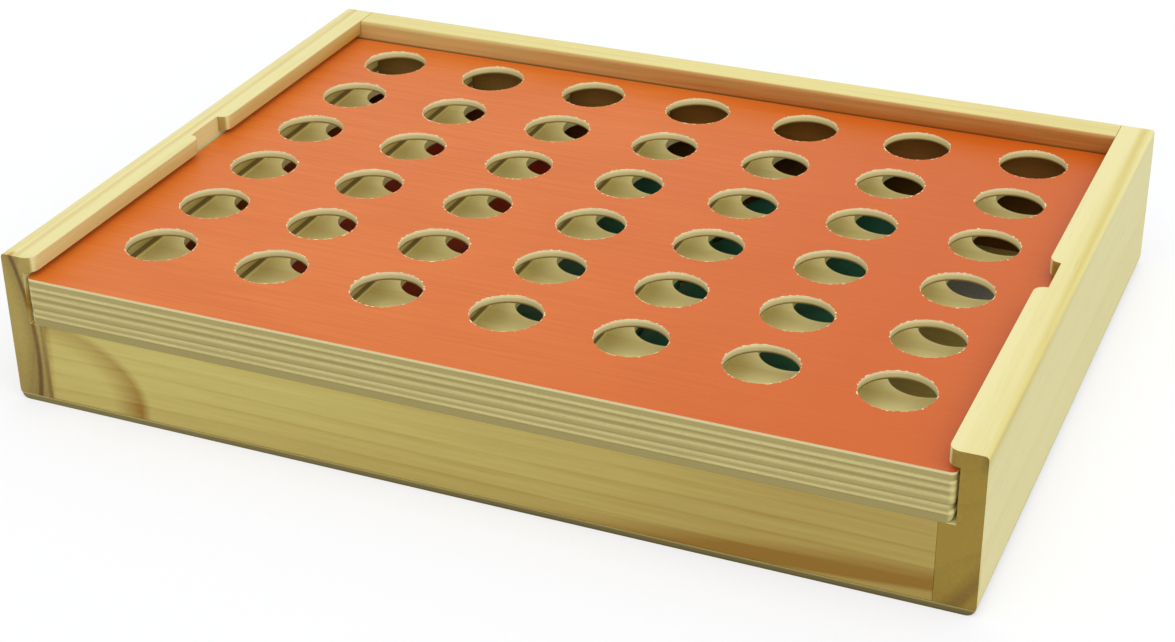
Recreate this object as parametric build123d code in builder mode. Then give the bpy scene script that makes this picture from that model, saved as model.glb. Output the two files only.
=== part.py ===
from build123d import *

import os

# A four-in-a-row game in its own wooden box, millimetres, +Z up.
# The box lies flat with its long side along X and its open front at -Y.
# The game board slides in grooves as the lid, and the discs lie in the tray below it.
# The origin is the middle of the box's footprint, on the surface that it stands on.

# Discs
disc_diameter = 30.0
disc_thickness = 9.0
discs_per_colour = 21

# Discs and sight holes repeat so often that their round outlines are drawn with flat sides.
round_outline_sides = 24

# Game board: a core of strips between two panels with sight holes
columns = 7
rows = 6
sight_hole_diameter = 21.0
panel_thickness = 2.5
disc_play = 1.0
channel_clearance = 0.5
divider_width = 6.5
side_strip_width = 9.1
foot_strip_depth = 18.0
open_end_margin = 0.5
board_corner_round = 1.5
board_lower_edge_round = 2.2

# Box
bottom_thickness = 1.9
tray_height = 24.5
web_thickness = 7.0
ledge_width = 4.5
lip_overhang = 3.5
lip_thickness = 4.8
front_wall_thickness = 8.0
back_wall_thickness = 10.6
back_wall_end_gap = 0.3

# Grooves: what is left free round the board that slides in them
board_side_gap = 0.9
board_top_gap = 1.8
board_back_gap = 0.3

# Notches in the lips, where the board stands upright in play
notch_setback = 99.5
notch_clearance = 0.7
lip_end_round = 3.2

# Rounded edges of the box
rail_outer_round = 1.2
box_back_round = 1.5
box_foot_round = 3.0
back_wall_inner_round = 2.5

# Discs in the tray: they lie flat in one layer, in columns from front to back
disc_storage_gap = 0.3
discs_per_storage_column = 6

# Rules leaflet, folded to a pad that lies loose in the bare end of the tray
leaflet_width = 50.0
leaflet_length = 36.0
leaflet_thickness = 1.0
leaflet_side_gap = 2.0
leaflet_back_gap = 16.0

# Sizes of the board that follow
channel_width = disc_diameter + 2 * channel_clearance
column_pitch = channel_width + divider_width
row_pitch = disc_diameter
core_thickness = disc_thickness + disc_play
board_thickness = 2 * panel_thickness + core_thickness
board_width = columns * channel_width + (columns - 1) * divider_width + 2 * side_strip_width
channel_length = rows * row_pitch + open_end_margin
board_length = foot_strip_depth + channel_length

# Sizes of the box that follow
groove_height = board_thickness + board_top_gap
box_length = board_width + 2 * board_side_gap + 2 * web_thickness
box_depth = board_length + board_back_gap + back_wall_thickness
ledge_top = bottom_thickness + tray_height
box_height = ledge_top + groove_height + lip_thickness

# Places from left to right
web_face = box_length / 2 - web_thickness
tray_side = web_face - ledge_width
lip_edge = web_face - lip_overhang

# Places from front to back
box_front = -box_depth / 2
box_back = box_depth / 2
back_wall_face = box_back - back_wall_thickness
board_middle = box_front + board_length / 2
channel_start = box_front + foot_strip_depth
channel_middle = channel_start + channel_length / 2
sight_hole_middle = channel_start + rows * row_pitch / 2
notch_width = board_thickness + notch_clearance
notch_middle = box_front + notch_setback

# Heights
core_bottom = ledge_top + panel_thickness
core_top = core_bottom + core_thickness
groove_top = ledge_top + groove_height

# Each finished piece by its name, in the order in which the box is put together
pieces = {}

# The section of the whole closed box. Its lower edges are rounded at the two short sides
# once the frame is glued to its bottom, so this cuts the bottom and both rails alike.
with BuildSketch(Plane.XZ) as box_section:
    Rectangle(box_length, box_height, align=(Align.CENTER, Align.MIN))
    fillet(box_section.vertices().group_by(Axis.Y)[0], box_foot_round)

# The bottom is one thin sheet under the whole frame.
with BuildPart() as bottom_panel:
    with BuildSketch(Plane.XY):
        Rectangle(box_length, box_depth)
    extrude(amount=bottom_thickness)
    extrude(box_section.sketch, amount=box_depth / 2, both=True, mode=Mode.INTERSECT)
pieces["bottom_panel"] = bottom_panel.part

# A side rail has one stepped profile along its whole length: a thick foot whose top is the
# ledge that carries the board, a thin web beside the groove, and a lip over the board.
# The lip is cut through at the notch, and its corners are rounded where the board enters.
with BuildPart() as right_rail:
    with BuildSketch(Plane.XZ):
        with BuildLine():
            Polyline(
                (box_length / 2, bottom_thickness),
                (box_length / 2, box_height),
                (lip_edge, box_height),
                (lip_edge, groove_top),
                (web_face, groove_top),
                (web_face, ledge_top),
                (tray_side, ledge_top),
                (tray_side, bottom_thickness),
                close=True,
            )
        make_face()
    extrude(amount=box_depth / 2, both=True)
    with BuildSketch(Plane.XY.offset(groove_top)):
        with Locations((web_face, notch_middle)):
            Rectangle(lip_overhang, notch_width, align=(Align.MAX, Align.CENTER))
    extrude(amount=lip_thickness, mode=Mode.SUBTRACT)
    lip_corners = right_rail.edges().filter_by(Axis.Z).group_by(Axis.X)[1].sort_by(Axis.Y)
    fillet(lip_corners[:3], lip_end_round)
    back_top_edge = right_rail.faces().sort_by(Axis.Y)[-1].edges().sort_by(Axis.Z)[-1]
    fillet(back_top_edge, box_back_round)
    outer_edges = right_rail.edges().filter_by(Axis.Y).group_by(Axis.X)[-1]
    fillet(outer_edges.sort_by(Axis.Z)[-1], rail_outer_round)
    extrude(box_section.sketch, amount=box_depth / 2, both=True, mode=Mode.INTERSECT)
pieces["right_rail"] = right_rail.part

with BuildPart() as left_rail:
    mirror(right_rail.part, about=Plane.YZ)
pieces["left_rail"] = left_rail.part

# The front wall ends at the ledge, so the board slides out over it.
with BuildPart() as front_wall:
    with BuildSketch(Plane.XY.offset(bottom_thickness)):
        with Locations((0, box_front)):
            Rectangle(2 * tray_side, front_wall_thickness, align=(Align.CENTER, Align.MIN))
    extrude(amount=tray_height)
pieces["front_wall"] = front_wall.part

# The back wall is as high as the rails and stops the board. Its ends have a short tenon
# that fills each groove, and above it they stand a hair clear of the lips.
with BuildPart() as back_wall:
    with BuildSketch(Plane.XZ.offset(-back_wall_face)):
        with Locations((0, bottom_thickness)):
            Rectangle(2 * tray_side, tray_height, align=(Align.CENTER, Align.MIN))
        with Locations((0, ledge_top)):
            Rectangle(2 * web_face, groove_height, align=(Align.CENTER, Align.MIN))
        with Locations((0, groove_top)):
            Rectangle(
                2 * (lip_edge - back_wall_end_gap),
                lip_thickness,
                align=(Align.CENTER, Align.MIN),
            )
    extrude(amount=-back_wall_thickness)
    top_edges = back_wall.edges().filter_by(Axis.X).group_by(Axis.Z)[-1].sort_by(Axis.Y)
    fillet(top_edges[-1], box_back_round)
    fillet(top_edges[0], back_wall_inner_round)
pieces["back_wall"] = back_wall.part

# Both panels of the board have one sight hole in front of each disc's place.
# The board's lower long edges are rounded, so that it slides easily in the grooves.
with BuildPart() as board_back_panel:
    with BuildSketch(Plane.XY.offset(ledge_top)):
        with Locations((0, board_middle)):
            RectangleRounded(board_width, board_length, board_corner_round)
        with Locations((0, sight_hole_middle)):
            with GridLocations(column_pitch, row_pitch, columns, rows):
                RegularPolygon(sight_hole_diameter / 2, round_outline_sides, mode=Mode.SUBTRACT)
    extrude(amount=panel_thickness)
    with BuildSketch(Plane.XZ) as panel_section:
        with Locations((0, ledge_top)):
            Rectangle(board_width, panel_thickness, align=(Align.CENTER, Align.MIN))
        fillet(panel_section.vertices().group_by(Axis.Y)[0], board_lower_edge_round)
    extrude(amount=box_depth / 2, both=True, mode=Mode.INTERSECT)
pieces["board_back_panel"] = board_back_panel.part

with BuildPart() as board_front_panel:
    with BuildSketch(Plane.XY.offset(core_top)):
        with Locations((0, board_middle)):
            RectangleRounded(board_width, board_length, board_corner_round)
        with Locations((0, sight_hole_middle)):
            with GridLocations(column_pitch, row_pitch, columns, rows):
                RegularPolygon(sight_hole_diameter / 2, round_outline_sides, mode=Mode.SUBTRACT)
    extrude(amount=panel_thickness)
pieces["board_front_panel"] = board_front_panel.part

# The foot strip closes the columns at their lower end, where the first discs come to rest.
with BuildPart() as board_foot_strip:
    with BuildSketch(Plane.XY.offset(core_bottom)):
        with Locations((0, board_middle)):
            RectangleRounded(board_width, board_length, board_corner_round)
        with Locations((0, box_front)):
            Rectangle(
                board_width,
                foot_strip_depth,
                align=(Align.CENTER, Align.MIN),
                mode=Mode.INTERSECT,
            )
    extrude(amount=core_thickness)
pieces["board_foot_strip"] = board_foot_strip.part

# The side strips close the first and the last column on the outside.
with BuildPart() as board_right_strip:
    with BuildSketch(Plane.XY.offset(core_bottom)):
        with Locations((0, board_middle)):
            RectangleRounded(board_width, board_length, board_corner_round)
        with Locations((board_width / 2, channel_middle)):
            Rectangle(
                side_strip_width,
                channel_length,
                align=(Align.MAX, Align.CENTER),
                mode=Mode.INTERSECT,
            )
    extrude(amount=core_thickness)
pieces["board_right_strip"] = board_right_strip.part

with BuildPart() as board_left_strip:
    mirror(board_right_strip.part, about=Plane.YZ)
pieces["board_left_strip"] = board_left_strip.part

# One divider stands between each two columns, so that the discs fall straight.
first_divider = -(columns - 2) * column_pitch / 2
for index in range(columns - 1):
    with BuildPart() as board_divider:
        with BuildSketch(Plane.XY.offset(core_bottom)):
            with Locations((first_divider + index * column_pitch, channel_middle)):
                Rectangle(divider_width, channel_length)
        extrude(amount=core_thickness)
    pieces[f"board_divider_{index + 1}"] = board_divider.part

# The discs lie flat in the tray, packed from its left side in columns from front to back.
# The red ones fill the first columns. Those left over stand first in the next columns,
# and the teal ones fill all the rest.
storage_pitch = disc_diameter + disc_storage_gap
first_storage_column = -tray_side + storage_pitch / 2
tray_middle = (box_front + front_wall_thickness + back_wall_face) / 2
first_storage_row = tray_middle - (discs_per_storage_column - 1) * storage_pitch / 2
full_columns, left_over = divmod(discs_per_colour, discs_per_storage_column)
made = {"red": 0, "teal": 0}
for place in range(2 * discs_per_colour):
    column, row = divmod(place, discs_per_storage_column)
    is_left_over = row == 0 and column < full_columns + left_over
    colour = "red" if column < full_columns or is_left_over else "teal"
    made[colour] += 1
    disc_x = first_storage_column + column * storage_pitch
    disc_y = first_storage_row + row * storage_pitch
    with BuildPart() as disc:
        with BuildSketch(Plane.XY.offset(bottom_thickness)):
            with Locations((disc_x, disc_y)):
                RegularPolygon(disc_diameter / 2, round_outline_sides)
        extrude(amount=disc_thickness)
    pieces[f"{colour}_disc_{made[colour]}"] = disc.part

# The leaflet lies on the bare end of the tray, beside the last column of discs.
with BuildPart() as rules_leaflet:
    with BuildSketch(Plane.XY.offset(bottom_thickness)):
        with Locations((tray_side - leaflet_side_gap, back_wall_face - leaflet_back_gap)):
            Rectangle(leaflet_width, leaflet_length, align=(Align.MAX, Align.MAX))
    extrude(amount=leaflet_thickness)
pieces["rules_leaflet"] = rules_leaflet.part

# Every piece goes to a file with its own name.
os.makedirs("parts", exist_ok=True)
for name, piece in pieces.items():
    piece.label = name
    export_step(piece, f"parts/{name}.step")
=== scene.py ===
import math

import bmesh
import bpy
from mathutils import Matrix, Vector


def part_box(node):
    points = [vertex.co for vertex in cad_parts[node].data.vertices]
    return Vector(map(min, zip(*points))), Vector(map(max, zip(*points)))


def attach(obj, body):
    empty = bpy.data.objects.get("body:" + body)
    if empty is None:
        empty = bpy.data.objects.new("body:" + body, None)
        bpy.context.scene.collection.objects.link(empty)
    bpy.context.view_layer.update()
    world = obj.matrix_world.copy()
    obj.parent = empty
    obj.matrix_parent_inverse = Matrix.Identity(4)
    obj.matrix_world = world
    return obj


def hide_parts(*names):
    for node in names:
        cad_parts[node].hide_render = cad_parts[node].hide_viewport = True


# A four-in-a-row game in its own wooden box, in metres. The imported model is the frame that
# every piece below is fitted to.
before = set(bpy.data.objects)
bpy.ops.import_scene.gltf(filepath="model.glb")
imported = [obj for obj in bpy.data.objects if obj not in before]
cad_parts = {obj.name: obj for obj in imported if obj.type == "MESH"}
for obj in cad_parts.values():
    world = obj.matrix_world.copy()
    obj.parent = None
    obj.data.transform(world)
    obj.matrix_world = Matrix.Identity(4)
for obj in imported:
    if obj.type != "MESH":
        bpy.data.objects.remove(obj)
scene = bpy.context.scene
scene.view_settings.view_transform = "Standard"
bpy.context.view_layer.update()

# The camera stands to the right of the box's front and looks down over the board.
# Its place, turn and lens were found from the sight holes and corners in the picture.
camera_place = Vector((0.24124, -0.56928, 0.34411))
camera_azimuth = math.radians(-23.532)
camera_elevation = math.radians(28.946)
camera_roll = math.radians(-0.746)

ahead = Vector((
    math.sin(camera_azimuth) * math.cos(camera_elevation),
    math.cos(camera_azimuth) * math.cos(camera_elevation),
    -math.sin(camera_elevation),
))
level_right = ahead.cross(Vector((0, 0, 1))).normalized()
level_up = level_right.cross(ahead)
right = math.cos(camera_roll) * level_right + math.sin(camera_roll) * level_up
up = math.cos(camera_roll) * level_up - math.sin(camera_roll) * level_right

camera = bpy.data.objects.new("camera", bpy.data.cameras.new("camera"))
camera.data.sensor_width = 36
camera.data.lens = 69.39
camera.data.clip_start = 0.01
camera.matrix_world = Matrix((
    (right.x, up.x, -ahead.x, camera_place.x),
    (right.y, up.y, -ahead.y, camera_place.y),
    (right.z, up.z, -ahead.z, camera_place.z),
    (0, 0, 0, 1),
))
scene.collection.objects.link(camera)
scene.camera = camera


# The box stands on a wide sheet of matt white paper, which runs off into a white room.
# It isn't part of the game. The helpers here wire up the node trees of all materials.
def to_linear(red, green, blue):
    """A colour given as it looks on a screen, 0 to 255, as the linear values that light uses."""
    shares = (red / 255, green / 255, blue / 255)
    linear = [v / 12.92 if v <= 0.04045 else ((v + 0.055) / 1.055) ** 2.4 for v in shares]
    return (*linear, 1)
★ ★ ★
Extract, word for word, the line containing "# The leaflet", the line containing "# every piece below", and every line between them.

> [EXERCISE RESULT]:
# The leaflet lies on the bare end of the tray, beside the last column of discs.
with BuildPart() as rules_leaflet:
    with BuildSketch(Plane.XY.offset(bottom_thickness)):
        with Locations((tray_side - leaflet_side_gap, back_wall_face - leaflet_back_gap)):
            Rectangle(leaflet_width, leaflet_length, align=(Align.MAX, Align.MAX))
    extrude(amount=leaflet_thickness)
pieces["rules_leaflet"] = rules_leaflet.part

# Every piece goes to a file with its own name.
os.makedirs("parts", exist_ok=True)
for name, piece in pieces.items():
    piece.label = name
    export_step(piece, f"parts/{name}.step")
=== scene.py ===
import math

import bmesh
import bpy
from mathutils import Matrix, Vector


def part_box(node):
    points = [vertex.co for vertex in cad_parts[node].data.vertices]
    return Vector(map(min, zip(*points))), Vector(map(max, zip(*points)))


def attach(obj, body):
    empty = bpy.data.objects.get("body:" + body)
    if empty is None:
        empty = bpy.data.objects.new("body:" + body, None)
        bpy.context.scene.collection.objects.link(empty)
    bpy.context.view_layer.update()
    world = obj.matrix_world.copy()
    obj.parent = empty
    obj.matrix_parent_inverse = Matrix.Identity(4)
    obj.matrix_world = world
    return obj


def hide_parts(*names):
    for node in names:
        cad_parts[node].hide_render = cad_parts[node].hide_viewport = True


# A four-in-a-row game in its own wooden box, in metres. The imported model is the frame that
# every piece below is fitted to.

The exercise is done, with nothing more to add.